The laptop I bought last year is now worth less on ebay than what I paid for it! Please, federal government, will you pay me the difference?
Also my 2008 car! I can’t sell it for what I paid for it. I owe more on the car than it’s worth! I had NO IDEA this would happen. Please help me, federal government. Send me a check so I can sleep at night!
“Why would you fix/update anything if you are never going to see a return on that investment.”
Not only that, but why stay in a property if your new neighbors are remitting smaller mortgage checks?
The plan requires restructuring the loan based on a “current market value” of the property. Well, this is a moving target! Today’s market value may very well be 20% more than the market value in 4 years. The specu-buyer will sell the home, the Fed and lender eat the loss (according to the OTS plan), and re-purchase another one in the same neighborhood. Except now they “start over”, remitting smaller monthly mortgage checks, AND they get to enjoy the upside.
The “solution” solves nothing.
(looks for the thanks button)
The shareef dont like it
..
He thinks its not kosher
Fundamentally he cant take it.
You know he really hates it.
By any chance, are you a depressed, upside down mtg bag holder.
This is the most informative blog that i have come across.
This blog offers much entertainment than nowadays stock market.
WTP = WTF 1M, 800K, 600K…, you guys really be spoiled. look at million houses here
http://www.burbed.com/
Someone still remember ‘new economy”, then ‘jobless recovery”.
what is next? unemployment rate around 6% is natural one in long term.

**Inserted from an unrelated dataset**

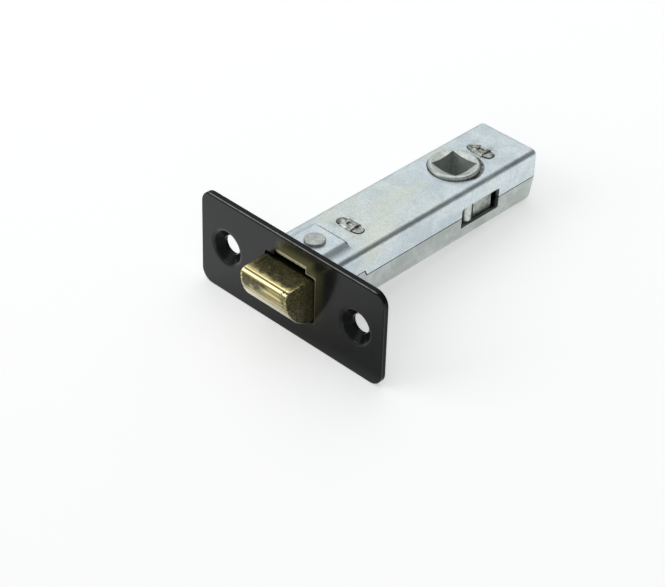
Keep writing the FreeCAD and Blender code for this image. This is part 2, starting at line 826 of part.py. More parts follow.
def make_bolt():
    """The latch bolt, with the spring's pocket and the rod's socket behind."""
    body = new_body("latch_bolt")
    side = new_sketch(body, "side", "YZ_Plane")
    nose = "-bolt_projection"
    draw_outline(
        side,
        [
            ("bolt_tail", "bolt_height / 2"),
            (f"{nose} + nose_radius", "bolt_height / 2"),
            (nose, "bolt_height / 2 - nose_radius"),
            ("-ramp_foot", "-bolt_height / 2"),
            ("bolt_tail", "-bolt_height / 2"),
        ],
        arcs={1: "nose_radius", 2: RAMP_RADIUS},
    )
    push("Pad", side, "bolt_width", both=True)
    round_edges(
        body,
        "ramp_edge",
        "bolt_edge",
        lambda edge: runs_along(edge, "x") and near(middle(edge).y, "-ramp_foot"),
    )
    round_edges(
        body,
        "end_edges",
        "bolt_edge",
        lambda edge: near(abs(middle(edge).x), "bolt_width / 2") and not lies_at_depth(edge, "bolt_tail"),
    )
    pocket = new_sketch(body, "pocket", "XZ_Plane", POCKET_FLOOR)
    push("Pocket", draw_circle(pocket, "spring_pocket / 2"), f"pocket_depth + {OVERSHOOT}")
    socket = new_sketch(body, "socket", "XZ_Plane", ROD_FRONT)
    push("Pocket", draw_circle(socket, "rod_diameter / 2"), f"rod_socket + {OVERSHOOT}")
    return body


def make_rod():
    """The rod, with the groove for its clip."""
    body = new_body("bolt_rod")
    bar = new_sketch(body, "bar", "XZ_Plane", ROD_FRONT)
    push("Pad", draw_circle(bar, "rod_diameter / 2"), f"{ROD_BACK} - {ROD_FRONT}")
    groove = new_sketch(body, "groove", "XZ_Plane", CLIP_FRONT)
    draw_circle(groove, "clip_groove / 2")
    draw_circle(groove, f"rod_diameter / 2 + {OVERSHOOT}")
    push("Pocket", groove, "clip_thickness")
    bevel_edges(body, "end", "rod_end_bevel", lambda edge: lies_at_depth(edge, ROD_BACK))
    return body


def make_washer():
    """The washer on the rod, which the retractor pulls."""
    body = new_body("rod_washer", WASHER_FRONT)
    ring = new_sketch(body, "ring", "XZ_Plane")
    draw_circle(ring, "washer_diameter / 2")
    draw_circle(ring, "rod_diameter / 2 + washer_gap")
    push("Pad", ring, "washer_thickness")
    return body


def make_clip():
    """The clip in the rod's groove, pushed on through its mouth."""
    body = new_body("rod_clip", CLIP_FRONT)
    ring = new_sketch(body, "ring", "XZ_Plane")
    draw_circle(ring, "clip_diameter / 2")
    draw_circle(ring, "clip_groove / 2")
    push("Pad", ring, "clip_thickness")
    mouth = new_sketch(body, "mouth", "XZ_Plane")
    draw_box(mouth, "-clip_mouth / 2", "clip_mouth / 2", "-clip_diameter", "0")
    push("Pocket", mouth, "clip_thickness")
    return body


def make_follower():
    """The follower: a cast hub with two lobes and the square socket."""
    body = new_body("follower", "backset")
    top, bottom = "(case_top + head_rise)", "(0 - case_bottom - head_rise)"
    upper, lower = f"({ROOF} - flange_gap)", f"(0 - {FLOOR} + flange_gap)"
    half = new_sketch(body, "half", "XZ_Plane")
    draw_outline(
        half,
        [
            ("0", bottom),
            (HEAD_RADIUS, bottom),
            (HEAD_RADIUS, lower),
            ("hub_diameter / 2 + bottom_lip", lower),
            ("hub_diameter / 2 + bottom_lip", f"{lower} + flange_thickness"),
            ("hub_diameter / 2", f"{lower} + flange_thickness"),
            ("hub_diameter / 2", f"{upper} - flange_thickness"),
            ("hub_diameter / 2 + top_lip", f"{upper} - flange_thickness"),
            ("hub_diameter / 2 + top_lip", upper),
            (HEAD_RADIUS, upper),
            (HEAD_RADIUS, top),
            ("0", top),
        ],
    )
    spin("Revolution", half)
    round_edges(
        body,
        "head_edges",
        "head_round",
        lambda edge: lies_at_height(edge, top) or lies_at_height(edge, bottom),
    )
    dish_head(body, "upper_dish", top, 1)
    dish_head(body, "lower_dish", bottom, -1)
    for name, sign in (("right", 1), ("left", -1)):
        lobe = new_sketch(body, f"{name}_lobe", "XY_Plane", LOBE_FOOT)
        root = (f"{sign} * {LOBE_ROOT} * cos(lobe_angle)", f"0 - {LOBE_ROOT} * sin(lobe_angle)")
        tip = (f"{sign} * {TIP_CENTRE} * cos(lobe_angle)", f"0 - {TIP_CENTRE} * sin(lobe_angle)")
        push("Pad", draw_slot(lobe, root, tip, "lobe_width / 2"), "lobe_height")
    socket = new_sketch(body, "socket", "XY_Plane", bottom)
    draw_centred(socket, "spindle_square / 2", "spindle_square / 2")
    push("Pocket", socket, f"{top} - {bottom}", 1)
    return body


def dish_head(body, name, level, towards):
    """Slopes a head's face down from its rim towards the socket."""
    inside = f"({HEAD_RADIUS} - head_rim)"
    floor = f"{level} - {towards} * head_dish"
    above = f"{level} + {towards} * {OVERSHOOT}"
    corners = [("0", floor), ("spindle_square / 2", floor), (inside, level), (inside, above), ("0", above)]
    cone = new_sketch(body, name, "XZ_Plane")
    draw_outline(cone, corners if towards > 0 else corners[::-1])
    spin("Groove", cone)


def make_retractor():
    """The retractor, a fork folded from sheet: a flange in front, and an ear and a seat on each side."""
    body = new_body("retractor")
    side = new_sketch(body, "side", "YZ_Plane")
    outer = "(sheet_fold + sheet_thickness)"
    draw_outline(
        side,
        [
            ("fork_front", "-ear_drop"),
            ("fork_front + sheet_thickness", "-ear_drop"),
            ("fork_front + sheet_thickness", f"{FORK_UNDER} - sheet_fold"),
            (f"fork_front + {outer}", FORK_UNDER),
            (EAR_END, FORK_UNDER),
            (EAR_END, FORK_TOP),
            (f"fork_front + {outer}", FORK_TOP),
            ("fork_front", f"{FORK_TOP} - {outer}"),
        ],
        arcs={6: outer},
        hollows={2: "sheet_fold"},
    )
    push("Pad", side, f"2 * {FORK_HALF}", both=True)
    rod_hole = new_sketch(body, "rod_hole", "XZ_Plane", "fork_front")
    push("Pocket", draw_circle(rod_hole, "rod_diameter / 2 + rod_gap"), "sheet_thickness")
    for name, sign in (("left", -1), ("right", 1)):
        add_ear(body, name, sign)
    end = new_sketch(body, "fork_end", "XY_Plane", FORK_UNDER)
    push("Pocket", draw_circle(end, FORK_SLOT, ("0", f"backset - {STROKE}")), "sheet_thickness", 1)
    slot = new_sketch(body, "fork_slot", "XY_Plane", FORK_UNDER)
    draw_box(slot, f"-{FORK_SLOT}", FORK_SLOT, f"backset - {STROKE}", f"{EAR_END} + {OVERSHOOT}")
    push("Pocket", slot, "sheet_thickness", 1)
    return body


def beside(sign, nearer, further):
    """Left and right limits on one side of the middle, from two distances."""
    return (nearer, further) if sign > 0 else (f"-({further})", f"-({nearer})")


def add_ear(body, name, sign):
    """Folds an ear down beside the fork, and turns its rear end inwards as a spring's seat."""
    inside = f"{FORK_HALF} - sheet_thickness"
    ear = new_sketch(body, f"{name}_ear", "XY_Plane", "-ear_drop")
    draw_box(ear, *beside(sign, inside, FORK_HALF), EAR_FRONT, EAR_END)
    push("Pad", ear, f"ear_drop + {FORK_TOP}")
    seat = new_sketch(body, f"{name}_seat", "XY_Plane", "-ear_drop")
    limits = beside(sign, f"{FORK_HALF} - seat_width", FORK_HALF)
    draw_box(seat, *limits, f"{EAR_END} - sheet_thickness", EAR_END)
    push("Pad", seat, f"ear_drop + {FORK_UNDER}")
    relief = new_sketch(body, f"{name}_relief", "XY_Plane", FORK_UNDER)
    beyond = f"{FORK_HALF} + {OVERSHOOT}"
    draw_box(relief, *beside(sign, inside, beyond), f"{EAR_FRONT} - fold_relief", EAR_FRONT)
    push("Pocket", relief, "sheet_thickness", 1)


def make_spring(label, sizes, start, end, across="0", up="0"):
    """A compression spring along Y between two seats, from its coil's and wire's diameters and its pitch."""
    coil, wire, pitch = sizes
    length = f"({end} - {start} - {wire} - 2 * coil_gap)"
    middle_radius = f"({coil} / 2 - {wire} / 2)"
    path = document.addObject("Part::Helix", f"{label}_path")
    path.setExpression("Radius", linked(middle_radius))
    path.setExpression("Pitch", linked(pitch))
    path.setExpression("Height", linked(length))
    section = document.addObject("Part::Circle", f"{label}_wire")
    section.setExpression("Radius", linked(f"{wire} / 2"))
    section.Placement.Rotation = FreeCAD.Rotation(FreeCAD.Vector(1, 0, 0), 90)
    section.setExpression("Placement.Base.x", linked(middle_radius))
    spring = document.addObject("Part::Sweep", label)
    spring.Label = label
    spring.Sections = [section]
    spring.Spine = (path, ["Edge1"])
    spring.Solid = True
    spring.Frenet = True
    spring.Placement.Rotation = FreeCAD.Rotation(FreeCAD.Vector(1, 0, 0), -90)
    spring.setExpression("Placement.Base.x", linked(across))
    spring.setExpression("Placement.Base.y", linked(f"{start} + {wire} / 2 + coil_gap"))
    spring.setExpression("Placement.Base.z", linked(up))
    return finished(spring)


def make_springs():
    """The bolt's spring and the two springs that return the retractor."""
    guide_face = "(guide_place - plate_thickness / 2)"
    bolt_sizes = ("bolt_coil", "bolt_wire", "bolt_pitch")
    springs = [make_spring("bolt_spring", bolt_sizes, POCKET_FLOOR, guide_face)]
    return_sizes = ("return_coil", "return_wire", "return_pitch")
    height = f"({FORK_UNDER} - return_coil / 2 - coil_gap)"
    for name, sign in (("left", -1), ("right", 1)):
        across = f"{sign} * {SPRING_ACROSS}"
        label = f"return_spring_{name}"
        springs.append(make_spring(label, return_sizes, EAR_END, INSIDE_END, across, height))
    return springs


def write_parts(pieces):
    """Checks every object of the document, then writes each sub-part to a file of its own."""
    document.recompute()
    for item in document.Objects:
        if "Invalid" in item.State or "Error" in item.State:
            raise RuntimeError(f"{item.Name}: {item.State}")
    for piece in pieces:
        if piece.Shape.isNull() or not piece.Shape.isValid() or len(piece.Shape.Solids) != 1:
            raise RuntimeError(f"{piece.Label}: not one valid solid")
    os.makedirs("parts", exist_ok=True)
    for piece in pieces:
        piece.Shape.exportStep(f"parts/{piece.Label}.step")


fill_sheet()
write_parts(
    [
        make_forend(),
        make_upper_case(),
        make_lower_case(),
        make_rivet(),
        make_guide(),
        make_staked_plate("rear_spacer", SPACER_WIDTH, "spacer_place"),
        make_bolt(),
        make_rod(),
        make_washer(),
        make_clip(),
        make_follower(),
        make_retractor(),
        *make_springs(),
    ]
)
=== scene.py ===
import json
import math

import bpy
from mathutils import Matrix, Vector


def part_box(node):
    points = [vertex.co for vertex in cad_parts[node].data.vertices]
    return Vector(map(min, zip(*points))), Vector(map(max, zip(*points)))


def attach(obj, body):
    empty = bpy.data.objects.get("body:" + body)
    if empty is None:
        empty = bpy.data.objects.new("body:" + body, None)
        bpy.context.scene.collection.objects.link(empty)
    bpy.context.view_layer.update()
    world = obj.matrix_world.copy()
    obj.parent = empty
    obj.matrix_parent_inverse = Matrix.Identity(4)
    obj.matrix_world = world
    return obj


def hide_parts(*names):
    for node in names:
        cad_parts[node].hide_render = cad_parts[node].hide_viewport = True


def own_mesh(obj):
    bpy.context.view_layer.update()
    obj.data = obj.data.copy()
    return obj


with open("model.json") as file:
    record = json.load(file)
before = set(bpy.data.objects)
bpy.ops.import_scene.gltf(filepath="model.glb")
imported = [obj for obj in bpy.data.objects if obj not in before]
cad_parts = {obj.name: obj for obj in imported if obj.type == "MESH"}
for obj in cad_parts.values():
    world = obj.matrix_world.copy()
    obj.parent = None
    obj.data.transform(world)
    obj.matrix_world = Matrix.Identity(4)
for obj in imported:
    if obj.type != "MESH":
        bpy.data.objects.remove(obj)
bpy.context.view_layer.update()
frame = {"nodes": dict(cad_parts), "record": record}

nodes = frame["nodes"]
scene = bpy.context.scene
MM = 0.001


def extent(node):
    """A node's lowest and highest corners at rest, in millimetres."""
    low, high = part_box(node)
    return low / MM, high / MM


# ---------------------------------------------------------------- places
# Where the wear, the grime, the painted light and shade and the stage belong, in millimetres in the part's
# frame.
FOREND_THICKNESS = 1.45
FOREND_TOP = extent("forend")[1].z
OPENING_WIDTH_HALF, OPENING_HEIGHT_HALF = 8.3, 6.6
RELIEF_WIDTH_HALF, RELIEF_TOP = 5.2, 8.45  # the bend's relief above the opening
CASE_FRONT = 10.0  # everything behind this plane belongs to the case
PAD_TOP = extent("upper_case")[1].z
PAD_FLANK = 5.8
CASE_TOP = PAD_TOP - FOREND_THICKNESS  # the pad is raised by the forend's lug
BOLT_HALF = extent("latch_bolt")[1].x
HUB_Y = sum(corner.y for corner in extent("follower")) / 2.0
TAB_PLACES = [sum(corner.y for corner in extent(plate)) / 2.0 for plate in ("guide_plate", "rear_spacer")]
SOCKET_HALF = 4.0

# ---------------------------------------------------------------- camera
# A long lens, in metres in the part's frame, for a picture of 665 x 587.
cam_data = bpy.data.cameras.new("camera")
cam_data.sensor_fit = "HORIZONTAL"
cam_data.sensor_width = 36.0
cam_data.lens = 118.388
cam_data.clip_start = 0.01
cam_data.clip_end = 20.0
camera = bpy.data.objects.new("camera", cam_data)
right = Vector((0.71384252, 0.69984512, 0.02541003))
up = Vector((-0.43543233, 0.41513891, 0.79878556))
back = Vector((0.54847748, -0.58127144, 0.601079))
place = Matrix((right, up, back)).transposed().to_4x4()
place.translation = Vector((0.288468, -0.290917, 0.306496))
camera.matrix_world = place
scene.collection.objects.link(camera)
scene.camera = camera
scene.view_settings.view_transform = "Standard"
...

inflation goes towards 4%-6%, would be nice, let us back 80s. not everyone wish Ben act as Paul Volcker, certainly not to wall street.
Seeing price drops on houses never gets stale!
Supplemental rental info is good for GRM calcs, but if he were to focus more on rentals, then it would be bye, bye for me and a lot of other people, I’ll bet.
http://www.burbed.com/2008/02/21/sold-at-295-over-listing-price-palo-alto/
Check out this post over at Dr. Housing Bubble:
http://www.doctorhousingbubble.com/interview-with-mish-from-global-economic-trend-analysis-deflation-housing-the-credit-bubble-and-bond-insurers/
I think the fear you are describing will become widespread once the crash goes on longer and the market psychology shifts from denial into fear. It is this exact fear that causes prices to drop below fundamental valuations. People who are fearful need a reason to buy, that reason being savings over renting. Once the fear you describes becomes more widespread, the kool aid intoxication will be gone, and the next phase of the market drop will begin.
The guy interviewed said “phooey”. Now that’s funny…
You bought something that depreciates??? That’s heresy here! Please begone.
“I used to think,” Mr. Breakstone said, “that I would pay the piper later and enjoy life now. I’ve totally reversed that view.”
OK…. so there you have it. A “credit card” lifestyle and now they want us to pay for it.
How about those of us who -still well in the black- have seen some of our “paper gains” disappear? Can I go to my bank and DEMAND they lower my fixed rate and take a 400K shave on the mortgage (hmmm…. hey, that would make it almost nothing!!!!).
It’s still a WTF price.
It’s named for Manny Calavera, renowned travel agent for the afterlife.
Irvine is such a weather vane in the bubble. I don’t think it is a bad place, it has many redeeming qualities. But the reason I watch this blog is that Irvne has so many indicators. Almost totally cororate built, owned and operated, it saw building peak even after the signs were everywhere that the boom was over. And the reluctance to adapt to the changing environment, or captitulate quicky instead of a long, drawn out sloft landing just make the enevitable calamity more complelling watching.
“Funny how the name of the street this lovely home is on means skeleton or skull in spanish. The propensity of OC pretense never ceases to amaze me.
”
HAHHAHAHAHAH ROFL!!!!
Nailed it.
What’s interesting to me (aside from what I see as clearly WTF pricing) is how we add or determine value in some homes. It’s a very narrow view in many instances (and frequently self-serving). Most of these issues also seem to forget one thing, everything changes. Neighborhoods move from what may have been once considered as good to not as good. Landscaping? Even if it’s maintained by an HOA, that is certainly one of least static things about a given area. If the HOA suddenly needs divert money in different areas, if a law changes and requires landscaping to conform to different regulations, boom! The neighborhood “changes”.
My point is simply this, when considering the value of a home of course things such as neighborhood serve an important context for making that evaluation but it’s hardly a static factor such as lot size and home size (to name just two things). Even major traffic patterns can change. I think when we focus on which neighborhood might be two percentage points better than another we miss the larger, much more important issues (again, things like the size of the home and the size of the lot and the amount of inventory available).
I would like to have IR’s opinion on the deflation/inflation argument. While I read Mish daily I still have the 70’s deja vu of stagflation where commodities rose but the economy suffered.
I agree with Mish that we will end up with deflation. How about you IR?
I totally agree with both your comments. I live in Westpark too and hate cookie cutter Columbus Grove. My point though, was that that the average buyer is going to put a premium on new construction with all the current “must have” upgrades. They may be able to find a knife catcher on this one, but if they don’t sell it soon, they’ll have to get it under 800K before there’s a lot of interest.